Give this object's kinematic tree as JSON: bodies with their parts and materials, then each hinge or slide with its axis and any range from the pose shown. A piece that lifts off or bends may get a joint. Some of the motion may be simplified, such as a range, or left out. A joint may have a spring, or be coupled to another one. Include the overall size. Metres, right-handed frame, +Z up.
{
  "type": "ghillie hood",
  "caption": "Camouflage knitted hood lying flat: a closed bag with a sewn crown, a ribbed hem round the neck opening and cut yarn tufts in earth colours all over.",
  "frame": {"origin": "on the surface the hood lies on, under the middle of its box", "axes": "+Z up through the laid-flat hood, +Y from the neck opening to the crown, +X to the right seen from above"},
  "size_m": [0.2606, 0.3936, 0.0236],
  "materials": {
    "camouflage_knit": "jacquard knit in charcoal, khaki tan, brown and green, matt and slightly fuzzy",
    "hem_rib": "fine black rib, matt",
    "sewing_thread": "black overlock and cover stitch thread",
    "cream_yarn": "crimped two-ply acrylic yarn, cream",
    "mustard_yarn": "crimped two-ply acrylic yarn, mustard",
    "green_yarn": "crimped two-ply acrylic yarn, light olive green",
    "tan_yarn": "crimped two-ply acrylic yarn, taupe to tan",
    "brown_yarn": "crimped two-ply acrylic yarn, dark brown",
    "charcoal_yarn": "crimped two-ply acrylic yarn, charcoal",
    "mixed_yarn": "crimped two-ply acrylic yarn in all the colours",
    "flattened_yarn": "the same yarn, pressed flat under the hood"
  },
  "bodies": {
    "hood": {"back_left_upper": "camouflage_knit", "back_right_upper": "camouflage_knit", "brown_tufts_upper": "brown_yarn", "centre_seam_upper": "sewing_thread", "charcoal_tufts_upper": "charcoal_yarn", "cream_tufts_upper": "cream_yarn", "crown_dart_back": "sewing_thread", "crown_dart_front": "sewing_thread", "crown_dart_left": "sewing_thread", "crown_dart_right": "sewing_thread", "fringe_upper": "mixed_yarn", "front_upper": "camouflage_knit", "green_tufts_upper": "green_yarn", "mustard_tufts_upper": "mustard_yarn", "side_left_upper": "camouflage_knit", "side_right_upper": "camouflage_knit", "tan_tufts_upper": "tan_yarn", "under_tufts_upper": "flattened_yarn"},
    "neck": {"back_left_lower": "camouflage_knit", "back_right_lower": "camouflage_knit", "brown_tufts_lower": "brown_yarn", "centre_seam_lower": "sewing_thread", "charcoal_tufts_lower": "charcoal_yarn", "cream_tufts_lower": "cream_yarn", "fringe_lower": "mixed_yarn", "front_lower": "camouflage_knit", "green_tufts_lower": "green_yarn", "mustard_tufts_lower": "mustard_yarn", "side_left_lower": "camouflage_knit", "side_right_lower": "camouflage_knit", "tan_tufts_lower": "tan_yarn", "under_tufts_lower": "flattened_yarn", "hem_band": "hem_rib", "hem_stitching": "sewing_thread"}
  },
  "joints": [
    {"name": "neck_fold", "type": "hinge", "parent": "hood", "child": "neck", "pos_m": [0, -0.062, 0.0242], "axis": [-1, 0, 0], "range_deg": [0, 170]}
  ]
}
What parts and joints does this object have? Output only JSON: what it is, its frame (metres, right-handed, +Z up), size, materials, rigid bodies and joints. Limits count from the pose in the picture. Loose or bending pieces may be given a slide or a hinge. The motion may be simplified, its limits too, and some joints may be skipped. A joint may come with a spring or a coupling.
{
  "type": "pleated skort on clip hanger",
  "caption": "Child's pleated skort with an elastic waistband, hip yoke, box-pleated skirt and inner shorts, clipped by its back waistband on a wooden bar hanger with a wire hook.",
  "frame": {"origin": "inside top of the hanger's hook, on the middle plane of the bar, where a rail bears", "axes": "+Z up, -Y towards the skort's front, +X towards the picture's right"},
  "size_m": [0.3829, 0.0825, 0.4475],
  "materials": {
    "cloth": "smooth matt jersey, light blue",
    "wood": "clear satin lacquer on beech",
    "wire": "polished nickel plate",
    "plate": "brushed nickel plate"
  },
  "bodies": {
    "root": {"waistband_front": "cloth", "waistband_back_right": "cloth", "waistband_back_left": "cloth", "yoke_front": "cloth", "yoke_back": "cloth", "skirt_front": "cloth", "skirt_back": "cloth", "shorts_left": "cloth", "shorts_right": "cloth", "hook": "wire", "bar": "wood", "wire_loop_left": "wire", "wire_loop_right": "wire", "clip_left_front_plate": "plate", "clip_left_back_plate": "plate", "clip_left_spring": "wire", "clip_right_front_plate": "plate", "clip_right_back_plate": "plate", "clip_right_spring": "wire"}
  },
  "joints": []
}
————
Produce an exact copy of every entry above.

Give this object's kinematic tree as JSON: bodies with their parts and materials, then each hinge or slide with its axis and any range from the pose shown. A piece that lifts off or bends may get a joint. Some of the motion may be simplified, such as a range, or left out. A joint may have a spring, or be coupled to another one. Include the overall size. Metres, right-handed frame, +Z up.
{
  "type": "ghillie hood",
  "caption": "Camouflage knitted hood lying flat: a closed bag with a sewn crown, a ribbed hem round the neck opening and cut yarn tufts in earth colours all over.",
  "frame": {"origin": "on the surface the hood lies on, under the middle of its box", "axes": "+Z up through the laid-flat hood, +Y from the neck opening to the crown, +X to the right seen from above"},
  "size_m": [0.2606, 0.3936, 0.0236],
  "materials": {
    "camouflage_knit": "jacquard knit in charcoal, khaki tan, brown and green, matt and slightly fuzzy",
    "hem_rib": "fine black rib, matt",
    "sewing_thread": "black overlock and cover stitch thread",
    "cream_yarn": "crimped two-ply acrylic yarn, cream",
    "mustard_yarn": "crimped two-ply acrylic yarn, mustard",
    "green_yarn": "crimped two-ply acrylic yarn, light olive green",
    "tan_yarn": "crimped two-ply acrylic yarn, taupe to tan",
    "brown_yarn": "crimped two-ply acrylic yarn, dark brown",
    "charcoal_yarn": "crimped two-ply acrylic yarn, charcoal",
    "mixed_yarn": "crimped two-ply acrylic yarn in all the colours",
    "flattened_yarn": "the same yarn, pressed flat under the hood"
  },
  "bodies": {
    "hood": {"back_left_upper": "camouflage_knit", "back_right_upper": "camouflage_knit", "brown_tufts_upper": "brown_yarn", "centre_seam_upper": "sewing_thread", "charcoal_tufts_upper": "charcoal_yarn", "cream_tufts_upper": "cream_yarn", "crown_dart_back": "sewing_thread", "crown_dart_front": "sewing_thread", "crown_dart_left": "sewing_thread", "crown_dart_right": "sewing_thread", "fringe_upper": "mixed_yarn", "front_upper": "camouflage_knit", "green_tufts_upper": "green_yarn", "mustard_tufts_upper": "mustard_yarn", "side_left_upper": "camouflage_knit", "side_right_upper": "camouflage_knit", "tan_tufts_upper": "tan_yarn", "under_tufts_upper": "flattened_yarn"},
    "neck": {"back_left_lower": "camouflage_knit", "back_right_lower": "camouflage_knit", "brown_tufts_lower": "brown_yarn", "centre_seam_lower": "sewing_thread", "charcoal_tufts_lower": "charcoal_yarn", "cream_tufts_lower": "cream_yarn", "fringe_lower": "mixed_yarn", "front_lower": "camouflage_knit", "green_tufts_lower": "green_yarn", "mustard_tufts_lower": "mustard_yarn", "side_left_lower": "camouflage_knit", "side_right_lower": "camouflage_knit", "tan_tufts_lower": "tan_yarn", "under_tufts_lower": "flattened_yarn", "hem_band": "hem_rib", "hem_stitching": "sewing_thread"}
  },
  "joints": [
    {"name": "neck_fold", "type": "hinge", "parent": "hood", "child": "neck", "pos_m": [0, -0.062, 0.0242], "axis": [-1, 0, 0], "range_deg": [0, 170]}
  ]
}
What parts and joints does this object have? Output only JSON: what it is, its frame (metres, right-handed, +Z up), size, materials, rigid bodies and joints. Limits count from the pose in the picture. Loose or bending pieces may be given a slide or a hinge. The motion may be simplified, its limits too, and some joints may be skipped. A joint may come with a spring or a coupling.
{
  "type": "pleated skort on clip hanger",
  "caption": "Child's pleated skort with an elastic waistband, hip yoke, box-pleated skirt and inner shorts, clipped by its back waistband on a wooden bar hanger with a wire hook.",
  "frame": {"origin": "inside top of the hanger's hook, on the middle plane of the bar, where a rail bears", "axes": "+Z up, -Y towards the skort's front, +X towards the picture's right"},
  "size_m": [0.3829, 0.0825, 0.4475],
  "materials": {
    "cloth": "smooth matt jersey, light blue",
    "wood": "clear satin lacquer on beech",
    "wire": "polished nickel plate",
    "plate": "brushed nickel plate"
  },
  "bodies": {
    "root": {"waistband_front": "cloth", "waistband_back_right": "cloth", "waistband_back_left": "cloth", "yoke_front": "cloth", "yoke_back": "cloth", "skirt_front": "cloth", "skirt_back": "cloth", "shorts_left": "cloth", "shorts_right": "cloth", "hook": "wire", "bar": "wood", "wire_loop_left": "wire", "wire_loop_right": "wire", "clip_left_front_plate": "plate", "clip_left_back_plate": "plate", "clip_left_spring": "wire", "clip_right_front_plate": "plate", "clip_right_back_plate": "plate", "clip_right_spring": "wire"}
  },
  "joints": []
}